Confesso que minha intenção inicial era apenas ler a história principal e, na hora da aula de tradução, disfarçadamente sair de fininho da sala. Para minha sorte, porém, decidir ler apenas o comecinho desses comentários… e só conseguir largar o livro na última página!
Sem a menor dúvida, os comentários de Tolkien são muito mais empolgantes que a própria saga de Beowulf. Até porque, para aqueles que, como eu, conheceram a história primeiro através do filme, o poema guarda poucas emoções e chega a parecer pálido em comparação. Neil Gaiman e Roger Avary acrescentaram muitos elementos perturbadores à história, fazendo com que sua ausência seja agudamente sentida no texto original.
Mas o maravilhamento dessa leitura não é tanto o poema em si, mas a tradução feita por Tolkien e, especialmente, todo o intenso processo intelectual envolvido nessa tradução. É inspirador travar contato com a extensa erudição de Tolkien, bem como com o seu perfeccionismo e intensa atenção para as minúcias. Lendo suas anotações, entramos um pouco na colossal mente do criador de “O Senhor dos Aneis”.
Existe um conhecido ditado que diz “Tradutor, traidor”, que implica que toda tradução acaba sendo de alguma forma desleal com aquilo que está traduzindo. Isso é muito bem (e poeticamente) expresso nessa paradoxal definição (ignoro o genial autor): “Poesia é aquilo que fica de fora na tradução”. Seguindo-se a nobre escola de Tolkien, penso eu, muitos dos abismos inerentes à tradução podem ser superados. Se eu pudesse resumir em um ensinamento o que aprendi nessa leitura, seria: “um bom tradutor ama aquilo que traduz”. Vejam o amor que emana dessas palavras de Tolkien:
“Uma recompensa (que ele mal podia ter esperado) foi-lhe concedida: sua obra haveria de ser a principal peça de poesia em inglês antigo a sobreviver às ruínas do tempo, ainda proveitosa para os homens lerem por seu próprio mérito, muito além do valor que adquiriu como janela para o passado. Uma punição para seus pequenos defeitos (que ele não merecia) é que homens ignorantes, mesmo da sua própria fé, zombem do poema ou o chamem de ‘café pequeno’. O fato de agora sua obra não poder ser lida sem dificuldade, nem compreendida e valorizada em detalhes sem muito esforço, deve-se sob Deus a wyrd, a sina dos homens de viverem brevemente num mundo onde tudo murcha e é esquecido. A língua inglesa mudou – mas não necessariamente melhorou – em mil anos. wyrd delegou ao esquecimento quase toda a sua parentela. Mas Beowulf sobrevive, por algum tempo, enquanto a erudição possui alguma honra em sua terra.”
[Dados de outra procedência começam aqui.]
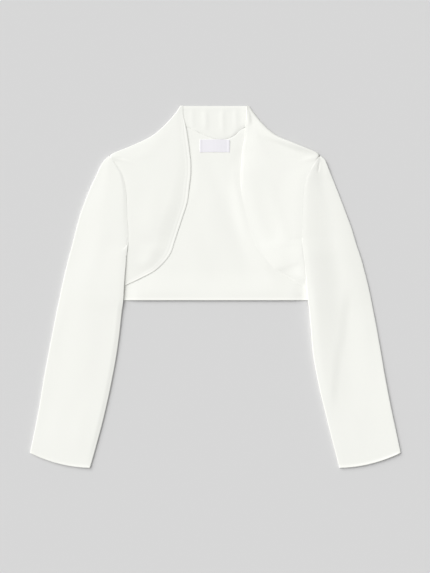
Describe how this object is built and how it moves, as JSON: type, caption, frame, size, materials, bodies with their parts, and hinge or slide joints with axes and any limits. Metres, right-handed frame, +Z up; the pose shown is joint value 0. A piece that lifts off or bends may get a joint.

Muitos outros aprendizados tive nessa leitura, sobre a própria arte de contar histórias:
“Aprender de cor, de outros membros mais velhos do seu ofício, era parte da ocupação do scop ou menestrel, e do pyle, ‘registrador’ de genealogias e de histórias em prosa. Mas também era seu dever fazer baladas, ou contos, ou listas mnemônicas acerca de assuntos submetidos à sua própria observação contemporânea.”
“É característico de nosso poeta (e da maioria dos poetas anglo-saxões que deixaram algum vestígio) inserir essa obscura nota do destino imediatamente após descrever o esplendor recém-construído do salão.”
“No inglês antigo, a atenuação não é mero hábito coloquial, apesar de constituir, por assim dizer, um modo linguístico. Ocorre com grande frequência em momentos de ‘alta tensão’, nos quais os romancistas posteriores (medievais) tendiam a empilhar palavras e superlativos, como se o poeta (e o modo linguístico que herdou) subitamente se desse conta de que gritar só torna surdo, e que às vezes é mais eficaz baixar a voz.”
“Podemos ver que ele se baseia em uma história ou lenda histórica bastante extensa, lenta, detalhada, com muitos atores, à moda inglesa, e não contraída, concentrada e intensamente pessoal, à moda nórdica.”
Terminei a leitura, por incrível que pareça, com um gostinho de “quero mais”. Acho que vou assistir ao filme de novo!